Halo, Sobat SMP! Di abad ke-21 ini, kita sudah tidak asing lagi dengan jurnalistik. Produk-produk jurnalistik hampir setiap hari kita konsumsi. Berbagai produk jurnalistik seperti berita, artikel, dan informasi lainnya sering dijumpai pada media cetak maupun media daring. 

Jurnalistik sendiri merupakan sebuah kegiatan mengumpulkan informasi tentang sebuah peristiwa nyata serta merekamnya ke dalam bentuk tulisan, suara, gambar, maupun video untuk disiarkan kepada orang banyak. 

Jurnalistik sangat erat hubungannya dengan pewarta berita yang sering juga disebut dengan wartawan atau pers. Dalam kiprahnya di Tanah Air, perjalanan panjang pers berhulu dari peranan seorang tokoh pers sekaligus tokoh pergerakan nasional yang bernama Raden Mas Tirto Adhi Soerjo. 

R.M. Tirto Adhi Soerjo dikenal sebagai “Bapak Pers Nasional” karena sepak terjangnya di dalam dunia pers Tanah Air. Selain tokoh pers, Tirto juga turut menjadi bagian dari tokoh pergerakan nasional karena turut berjuang bersama organisasi Sarekat Dagang Islam.

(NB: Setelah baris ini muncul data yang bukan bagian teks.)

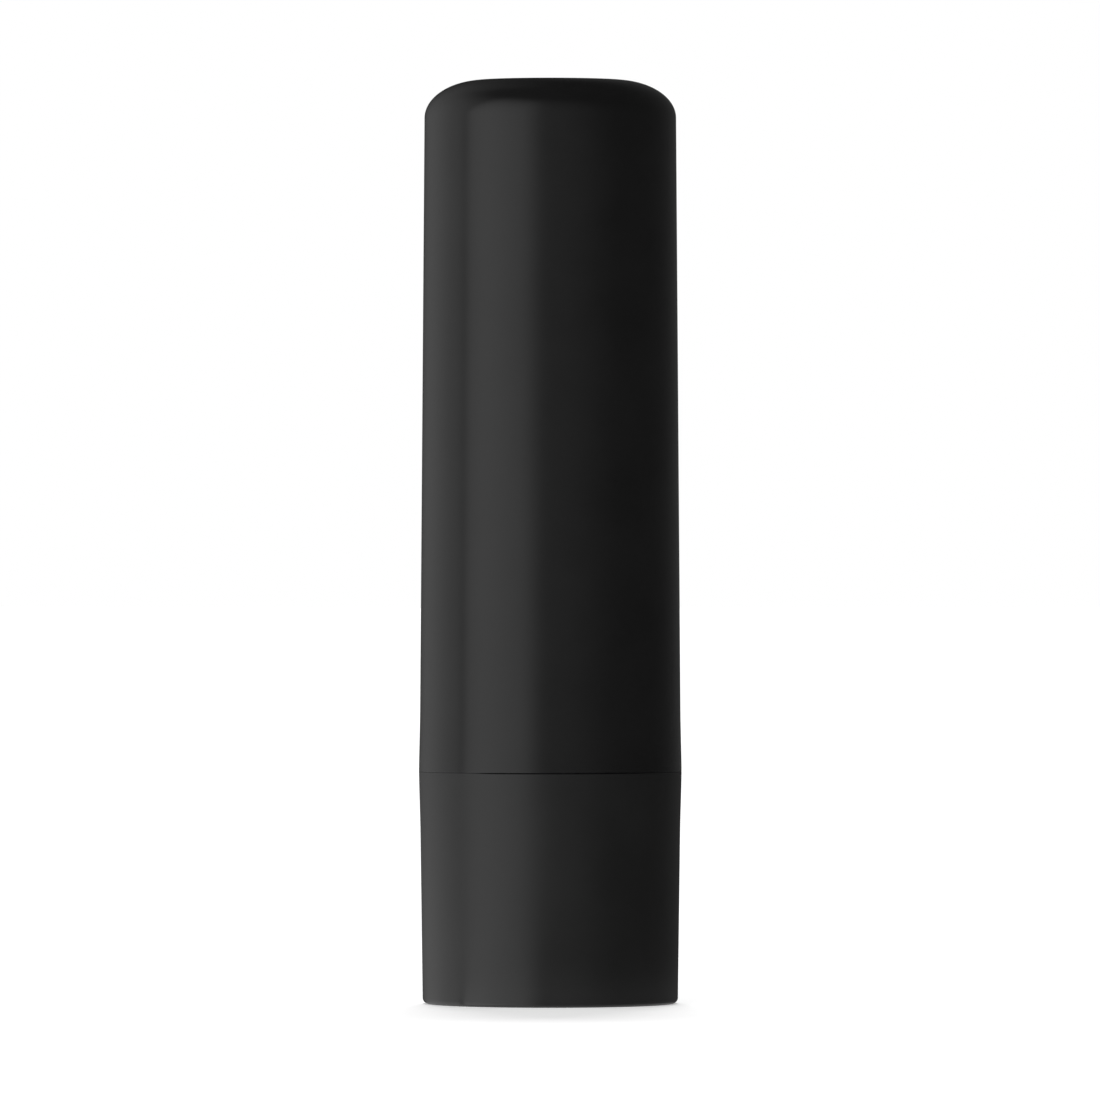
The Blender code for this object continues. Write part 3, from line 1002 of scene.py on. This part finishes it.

Tirto dilahirkan di Blora, Jawa Tengah, pada 1880, dengan nama kecil Djokomono. Ayahnya yang bernama Raden Ngabehi Hadji Moehammad Chan Tirtodhipoero merupakan seorang pegawai kantor pajak. Hanya berapa tahun saja Djokomono hidup bersama orang tuanya.

Setelah itu, Tirto tinggal bersama kakek dan neneknya di Bojonegoro, Jawa Timur, demi bisa mengemban pendidikan sekolah dasar ELS (Eurospeesch Lagere School). Pascameninggalnya sang nenek, Tirto pindah ke Madiun dan tinggal bersama sepupunya R.M.A Brotodiningrat. Tak lama, Tirto pindah lagi ke Rembang untuk tinggal bersama Kakaknya, RM Tirto Adhi Koesoemo, Jaksa Kepala Rembang, dan menamatkan sekolah dasarnya di sana.

Usai menamatkan sekolah dasar, Tirto berangkat ke Batavia untuk melanjutkan pendidikannya di HBS (Hogeere Burger School), kemudian ke sekolah dokter Jawa STOVIA (School tot Opleiding van Inlandsche Artchen). Namun, Tirto tidak menyelesaikan pendidikannya di STOVIA akibat sudah terlanjur jatuh cinta pada dunia tulis-menulis.

Memasuki tahun 1894-1895, Tirto mulai mengirimkan tulisan-tulisannya ke banyak surat kabar terbitan Betawi. Ia mengirim tulisan-tulisan tersebut dalam bahasa Melayu dan bahasa Betawi. Di sinilah titik Bapak Pers Indonesia tersebut mulai menggeluti dunia jurnalistik dan sastra, sekaligus menjadi pejuang di masa pergerakan nasional.

Beliau telah mendirikan berbagai surat kabar nasional. Sebut saja Soenda Berita (1903-1905), Medan Prijai (1907) dan Poetra Hindia (1908). Surat kabar-surat kabar tersebut digunakan oleh Tirto untuk menyalurkan aspirasi dan pendapatnya mengenai kondisi sosial-politik di masa pemerintahan Hindia-Belanda.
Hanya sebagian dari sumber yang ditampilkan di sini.